Plaudits are owed to Minister Simba for the frank and comprehensive responses provided by him often made against the broad socio-economic matrix. Also Ambassador Mchumo is to be thanked for his role in this exercise. Members look forward to further responses to those questions which could not be specifically addressed during these two days. Tanzania's assurances of continued economic reforms and improvements in efficiency have been noted with satisfaction. Members also acknowledged the importance of coherence among institutions that provide advice related to trade issues and economic development.
In conclusion, it is my feeling that this has been a most successful Review of Tanzania's trade policies.
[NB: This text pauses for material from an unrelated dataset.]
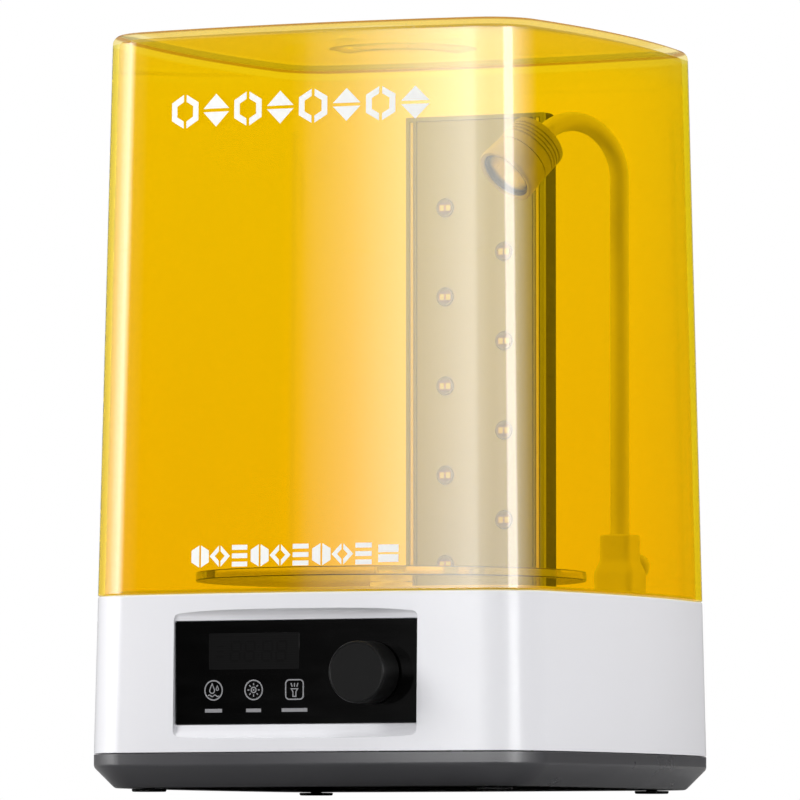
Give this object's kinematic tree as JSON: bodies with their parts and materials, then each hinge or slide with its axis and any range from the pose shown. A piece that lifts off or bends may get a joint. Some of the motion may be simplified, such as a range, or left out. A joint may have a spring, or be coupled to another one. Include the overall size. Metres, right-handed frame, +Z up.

Members welcomed Tanzania's determined efforts to improve its economic performance as well as the quality of life of its people through the alleviation of poverty and other measures. Tanzania is to be commended for its commitment to WTO principles and its leadership in both this institution as well as those in which it participates in its region. I encourage all Members to continue their support for Tanzania's efforts.